1) Mempersepsi kehidupan atau dunianya sebagaimana apa adanya, dan merasa nyaman dalam menjalaninya
2) Menerima dirinya sendiri, orang laindan lingkungannya.
3) Bersikap spontan, sederhana, alami, bersikap jujr, tidak dibuat-buat dan terbuka.
4) Mempunyai komitmen atau dedikasi untuk memecahkan masalah di luar dirinya (yang dialami orang lain).
5) Bersikap mandiri atau independen.
6) Memiliki apresiasi yang segar terhadap lingkungan di sekitarnya
7) Mencapai puncak pengalaman, yaitu suatu keadaan dimana seseorang mengalami kegembiraan yang luar biasa. Pengalaman ini cenderung lebih bersifat mistik atau keagamaan
8) Memiliki minat social, simpati, empati dan altruis
9) Sangat senang menjalin hubungan interpersonal (persahabatan atau persaudaraan) dengan orang lain
10) Bersikap demokratis (toleran, tidak rasialis, dan terbuka)
11) Kreatif (fleksibel, spontan, terbuka dan tidak takut salah).

Pandangan maslow tentang hakikat manusia yaitu manusia bersifat optimistik, bebas berkehendak, sadar dalam memilih, unik, dapat mengatasi pengalaman masa kecil, dan baik.
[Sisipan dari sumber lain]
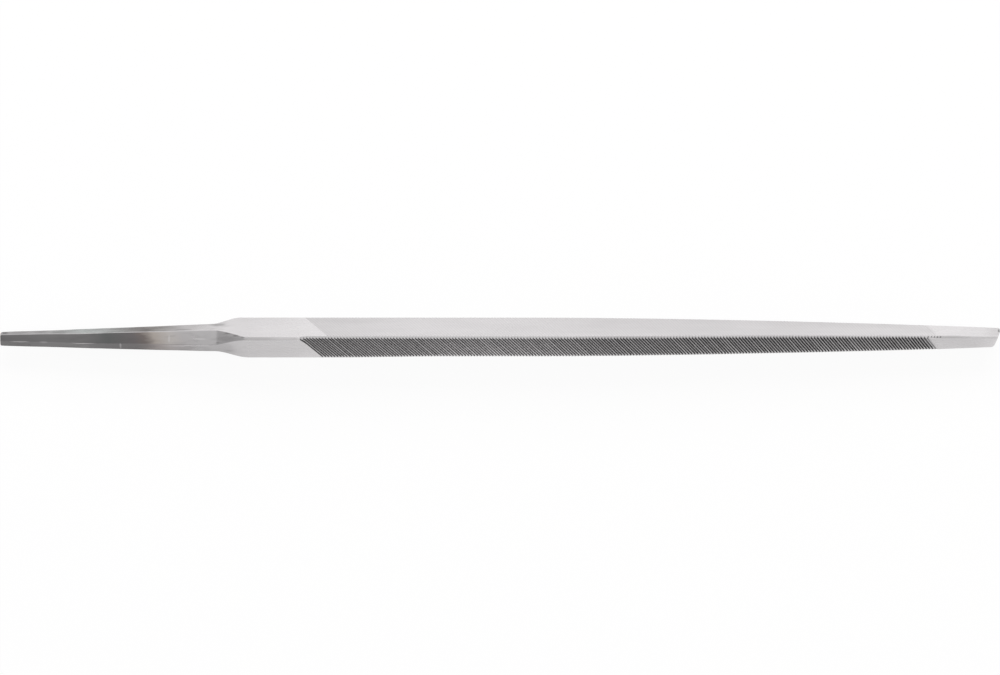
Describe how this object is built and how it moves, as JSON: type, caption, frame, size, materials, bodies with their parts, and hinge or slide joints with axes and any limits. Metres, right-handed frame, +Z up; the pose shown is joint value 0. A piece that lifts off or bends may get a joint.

Menurut dia kepribadian itu dipengaruhi oleh hereditas dan lingkungan. Dalam kaitannya dengan peran lingkungan, khususnya di sekolah dalam mengembangkan self-actualization, Maslow mengemukakan beberapa upaya yang sebaiknya membantu siswa menemukan identitasnya (jati dirinya) sendiri. Diantaranya:
1) Membantu siswa untuk mengeksplorasi pekerjaan
2) Membantu siswa untuk memehami keterbatasan (nasib) dirinya
3) Membantu siswa untuk memperoleh pemahaman tentang nilai nilai
4) Membantu siswa agar memahami bahwa hidup ini berharga
5) Mendorng siswa agar mencapai pengalaman puncak dalam kehidupannya
6) Memfasilitasi siswa agar dapat memuaskan kebutuhan dasarnya (rasa aman, rasa berharga, dan rasa diakui).